Dataset section
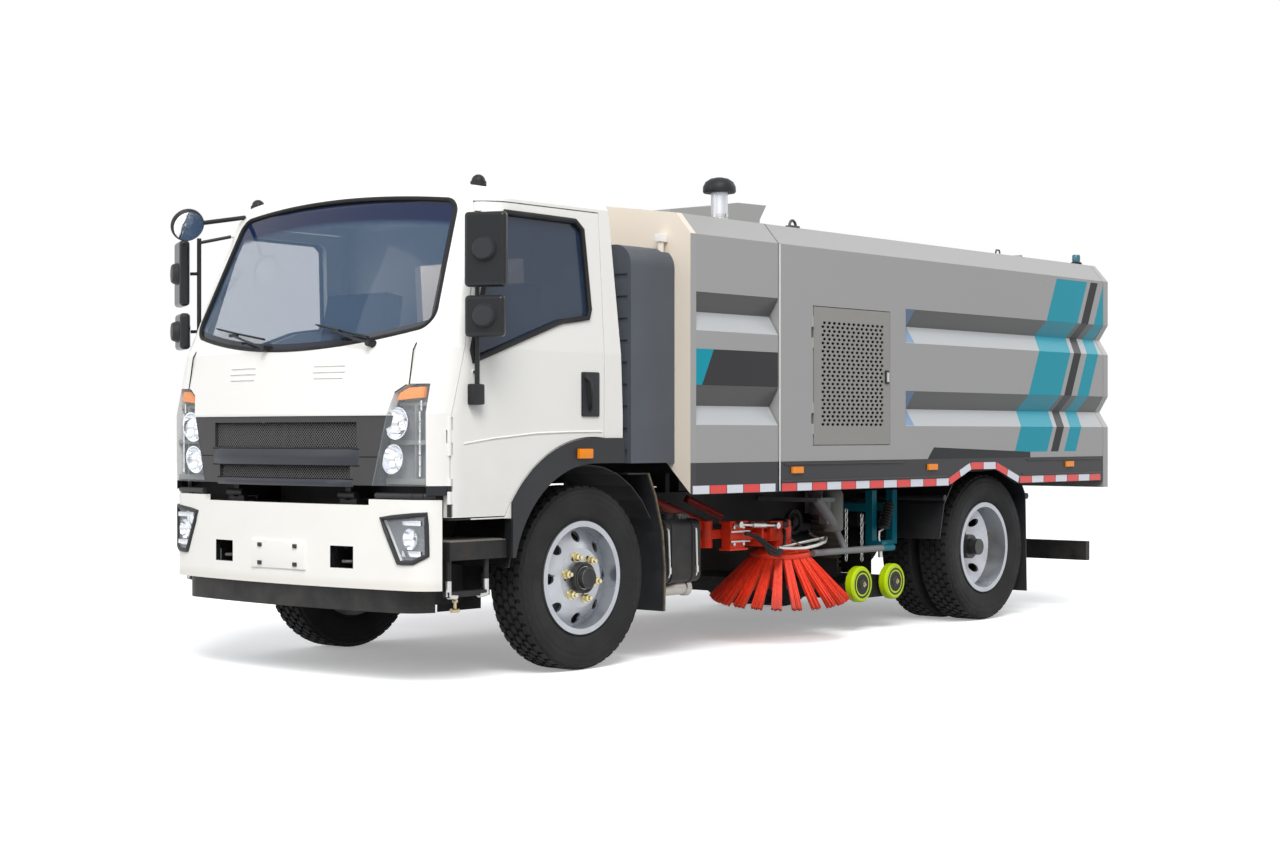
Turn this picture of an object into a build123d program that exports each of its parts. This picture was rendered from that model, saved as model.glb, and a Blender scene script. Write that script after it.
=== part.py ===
from build123d import *
import os
from collections import namedtuple
from math import atan2, cos, pi, radians, sin, sqrt, tan

# Street sweeper truck: tilting cab, power module, tipping hopper, two side brooms and a wide suction nozzle.
# Millimetres. X points forward, Y to the vehicle's left, Z up from the road, origin under the middle.

# Whole vehicle
overall_length = 6430.0
body_width = 2300.0
front_overhang = 1180.0
wheelbase = 3800.0
nose_x = overall_length / 2
tail_x = -overall_length / 2
body_half = body_width / 2
front_axle_x = nose_x - front_overhang
rear_axle_x = front_axle_x - wheelbase

# Clearances shared by all pieces
seat_gap = 0.3
run_gap = 6.0
overrun = 60.0

# Wheels
tyre_r = 470.0
tyre_w = 236.0
tread_w = 190.0
shoulder_drop = 14.0
sidewall_r = 395.0
bead_r = 300.0
rim_seat_r = 272.0
rim_inner_r = 260.0
flange_r = 289.0
flange_t = 10.0
rim_w = 200.0
disc_t = 14.0
face_r = 150.0
hub_r = 78.0
hub_cap_r = 52.0
stud_circle_r = 111.1
stud_hole_r = 12.0
stud_count = 6
hand_hole_r = 28.0
hand_hole_circle_r = 208.0
hand_hole_count = 8
drum_r = 195.0
spindle_r = 34.0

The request
Extract all of the material exactly as it is written.

Right answer
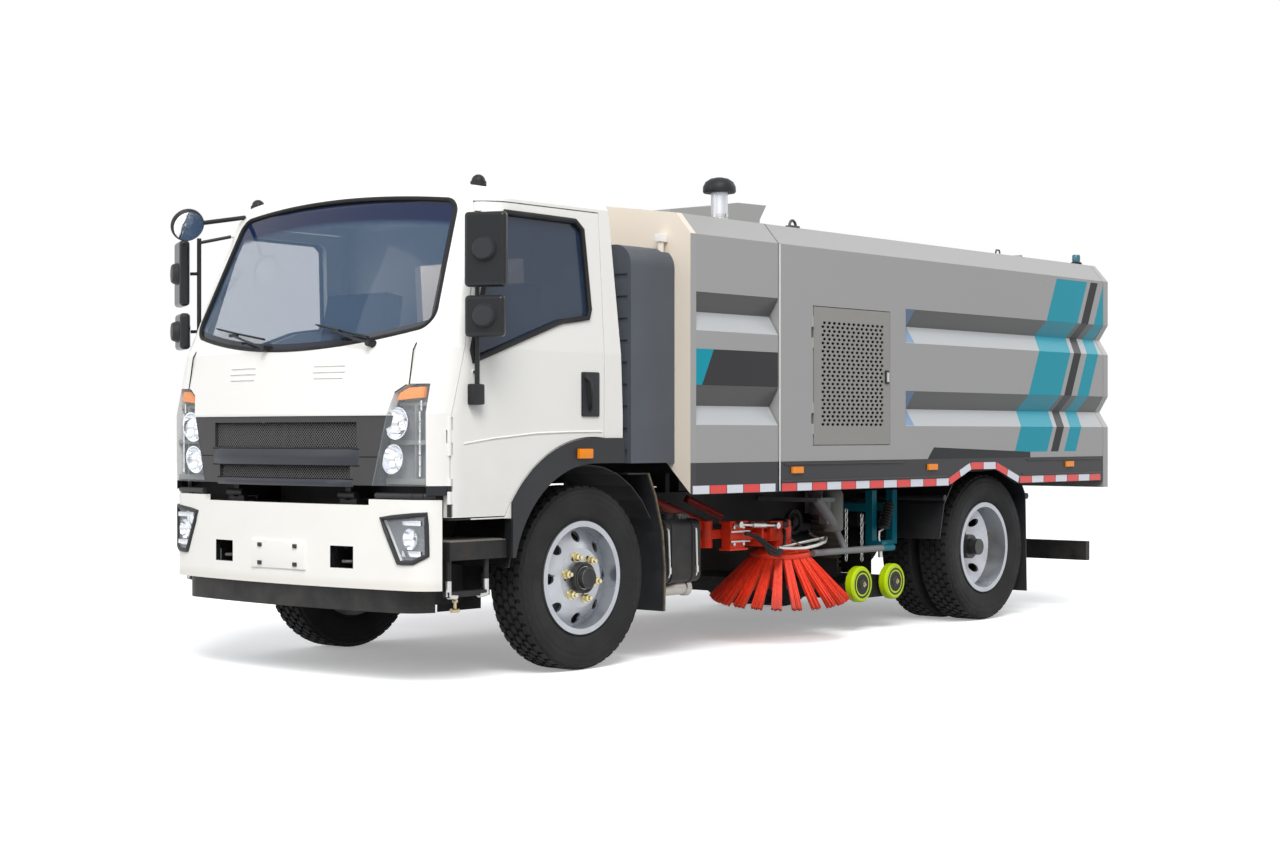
Turn this picture of an object into a build123d program that exports each of its parts. This picture was rendered from that model, saved as model.glb, and a Blender scene script. Write that script after it.
=== part.py ===
from build123d import *
import os
from collections import namedtuple
from math import atan2, cos, pi, radians, sin, sqrt, tan

# Street sweeper truck: tilting cab, power module, tipping hopper, two side brooms and a wide suction nozzle.
# Millimetres. X points forward, Y to the vehicle's left, Z up from the road, origin under the middle.

# Whole vehicle
overall_length = 6430.0
body_width = 2300.0
front_overhang = 1180.0
wheelbase = 3800.0
nose_x = overall_length / 2
tail_x = -overall_length / 2
body_half = body_width / 2
front_axle_x = nose_x - front_overhang
rear_axle_x = front_axle_x - wheelbase

# Clearances shared by all pieces
seat_gap = 0.3
run_gap = 6.0
overrun = 60.0

# Wheels
tyre_r = 470.0
tyre_w = 236.0
tread_w = 190.0
shoulder_drop = 14.0
sidewall_r = 395.0
bead_r = 300.0
rim_seat_r = 272.0
rim_inner_r = 260.0
flange_r = 289.0
flange_t = 10.0
rim_w = 200.0
disc_t = 14.0
face_r = 150.0
hub_r = 78.0
hub_cap_r = 52.0
stud_circle_r = 111.1
stud_hole_r = 12.0
stud_count = 6
hand_hole_r = 28.0
hand_hole_circle_r = 208.0
hand_hole_count = 8
drum_r = 195.0
spindle_r = 34.0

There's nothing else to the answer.